■ Task material

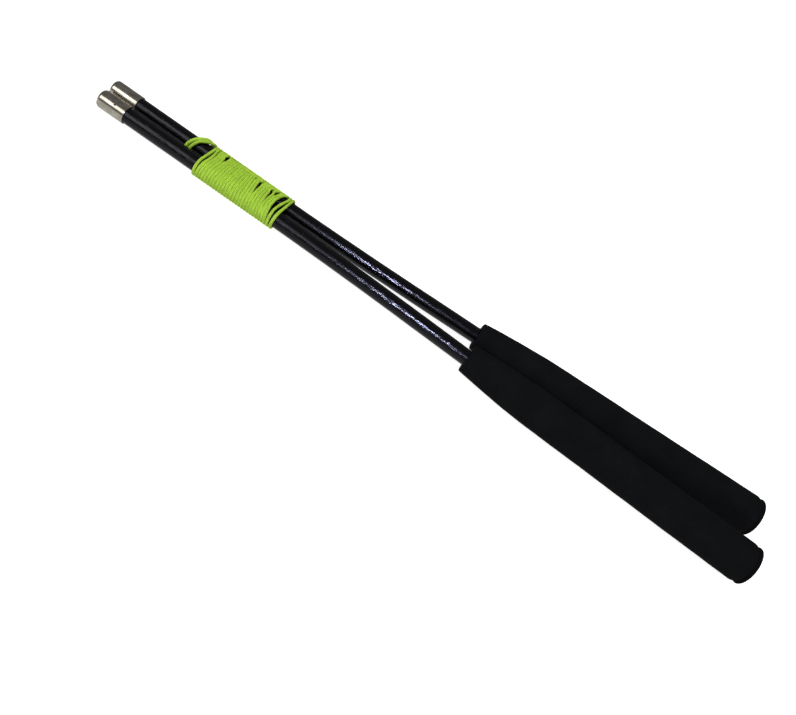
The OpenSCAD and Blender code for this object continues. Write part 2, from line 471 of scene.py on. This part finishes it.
def make_object(name: str, points: Array, faces: list, material: bpy.types.Material) -> bpy.types.Object:
    """Makes a smooth-shaded mesh object with one material.

    Args:
        name: the piece's name.
        points: rows of world points, in metres.
        faces: lists of point numbers.
        material: the piece's finish.

    Returns:
        The new object, in the scene.
    """
    mesh = bpy.data.meshes.new(name)
    mesh.from_pydata(points.tolist(), [], faces)
    mesh.polygons.foreach_set("use_smooth", [True] * len(mesh.polygons))
    mesh.materials.append(material)
    mesh.update()
    piece = bpy.data.objects.new(name, mesh)
    bpy.context.scene.collection.objects.link(piece)
    return piece


def grid_faces(rows: int, columns: int, closed: bool) -> list[tuple[int, int, int, int]]:
    """Quads between rings of points.

    Args:
        rows: number of rings.
        columns: points in each ring.
        closed: whether the last ring joins the first.

    Returns:
        Four point numbers for each quad.
    """
    steps = rows if closed else rows - 1
    return [(r * columns + c, (r + 1) % rows * columns + c,
             (r + 1) % rows * columns + (c + 1) % columns, r * columns + (c + 1) % columns)
            for r in range(steps) for c in range(columns)]


def arc(centre: tuple[float, float], radius: float, start: float, stop: float, steps: int) -> Array:
    """Points of an arc in a section.

    Args:
        centre: x and radius of its centre, in millimetres.
        radius: its radius, in millimetres.
        start: first angle, in degrees.
        stop: last angle, in degrees.
        steps: number of intervals.

    Returns:
        Rows of x and radius.
    """
    angles = np.radians(np.linspace(start, stop, steps + 1))
    return np.column_stack([centre[0] + radius * np.cos(angles), centre[1] + radius * np.sin(angles)])


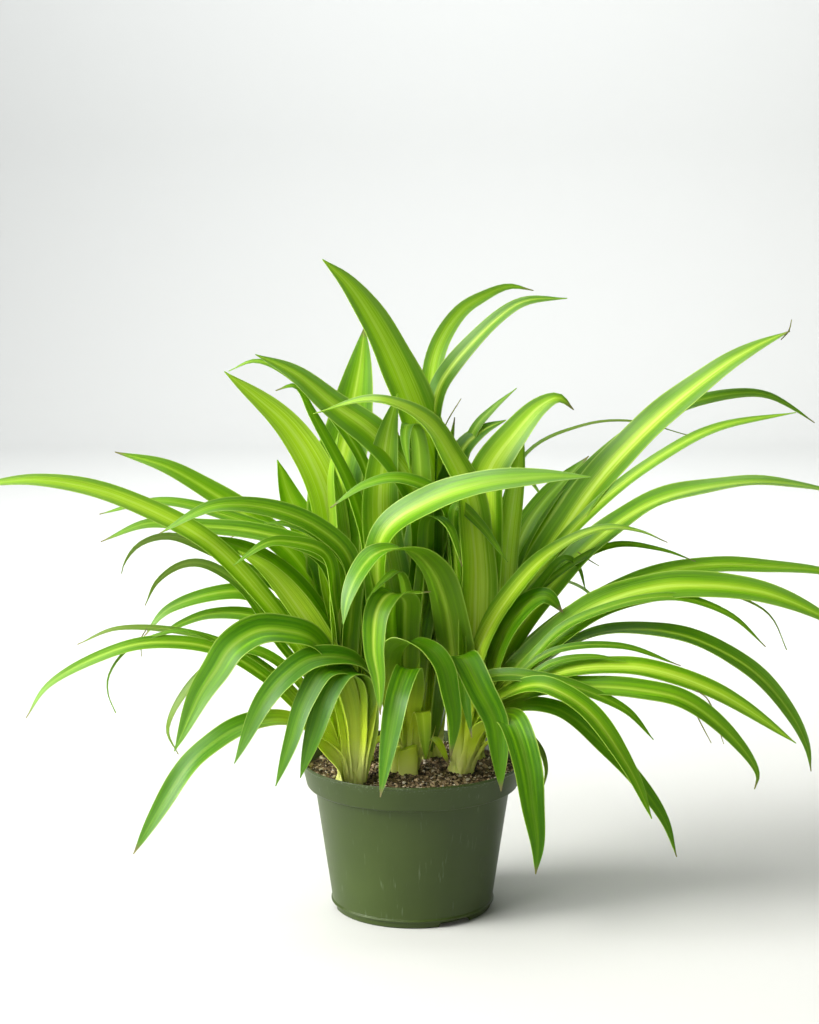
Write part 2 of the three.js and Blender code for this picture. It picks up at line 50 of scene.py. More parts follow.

■ What to produce
Output each record exactly, leaving nothing out.

■ Exercise output
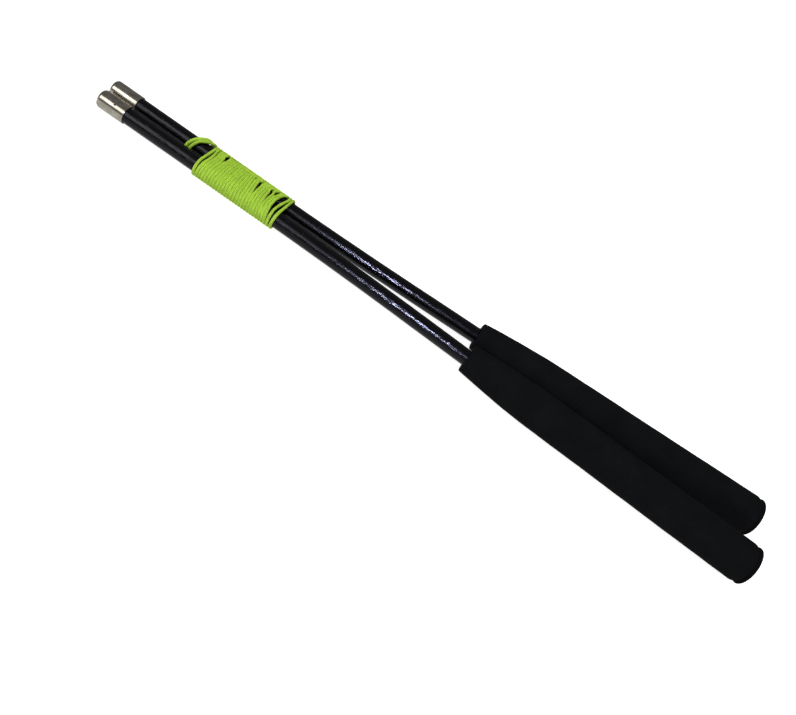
The OpenSCAD and Blender code for this object continues. Write part 2, from line 471 of scene.py on. This part finishes it.
def make_object(name: str, points: Array, faces: list, material: bpy.types.Material) -> bpy.types.Object:
    """Makes a smooth-shaded mesh object with one material.

    Args:
        name: the piece's name.
        points: rows of world points, in metres.
        faces: lists of point numbers.
        material: the piece's finish.

    Returns:
        The new object, in the scene.
    """
    mesh = bpy.data.meshes.new(name)
    mesh.from_pydata(points.tolist(), [], faces)
    mesh.polygons.foreach_set("use_smooth", [True] * len(mesh.polygons))
    mesh.materials.append(material)
    mesh.update()
    piece = bpy.data.objects.new(name, mesh)
    bpy.context.scene.collection.objects.link(piece)
    return piece


def grid_faces(rows: int, columns: int, closed: bool) -> list[tuple[int, int, int, int]]:
    """Quads between rings of points.

    Args:
        rows: number of rings.
        columns: points in each ring.
        closed: whether the last ring joins the first.

    Returns:
        Four point numbers for each quad.
    """
    steps = rows if closed else rows - 1
    return [(r * columns + c, (r + 1) % rows * columns + c,
             (r + 1) % rows * columns + (c + 1) % columns, r * columns + (c + 1) % columns)
            for r in range(steps) for c in range(columns)]


def arc(centre: tuple[float, float], radius: float, start: float, stop: float, steps: int) -> Array:
    """Points of an arc in a section.

    Args:
        centre: x and radius of its centre, in millimetres.
        radius: its radius, in millimetres.
        start: first angle, in degrees.
        stop: last angle, in degrees.
        steps: number of intervals.

    Returns:
        Rows of x and radius.
    """
    angles = np.radians(np.linspace(start, stop, steps + 1))
    return np.column_stack([centre[0] + radius * np.cos(angles), centre[1] + radius * np.sin(angles)])


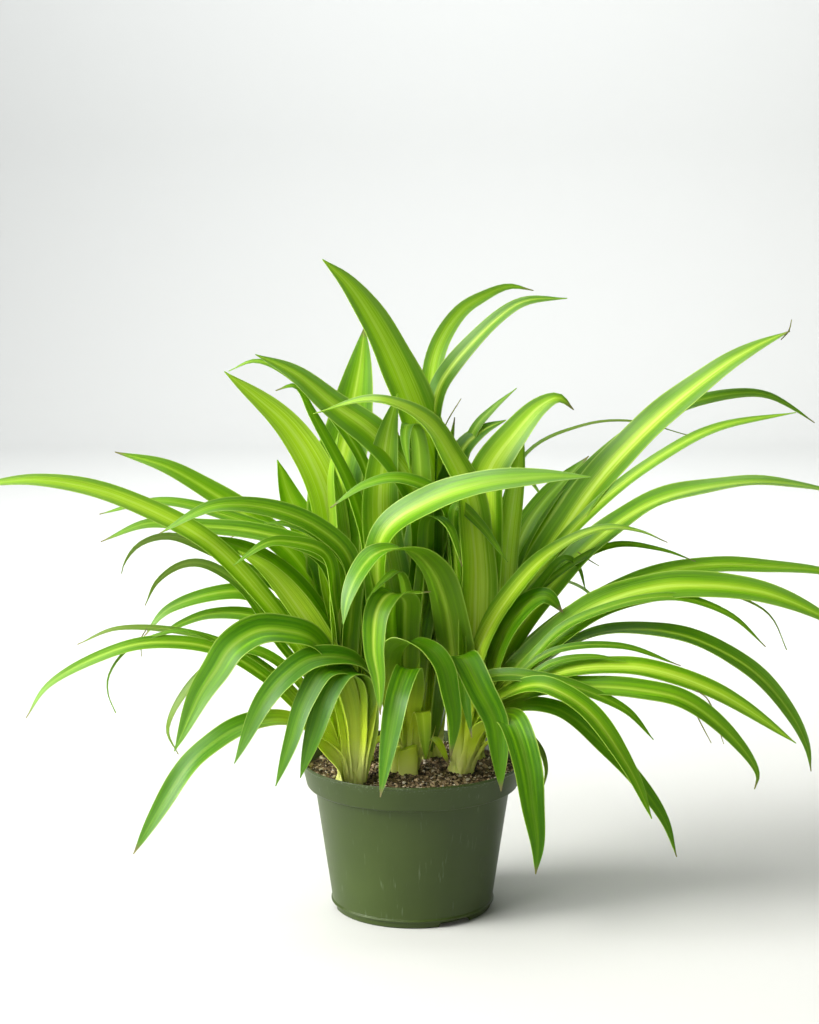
Write part 2 of the three.js and Blender code for this picture. It picks up at line 50 of scene.py. More parts follow.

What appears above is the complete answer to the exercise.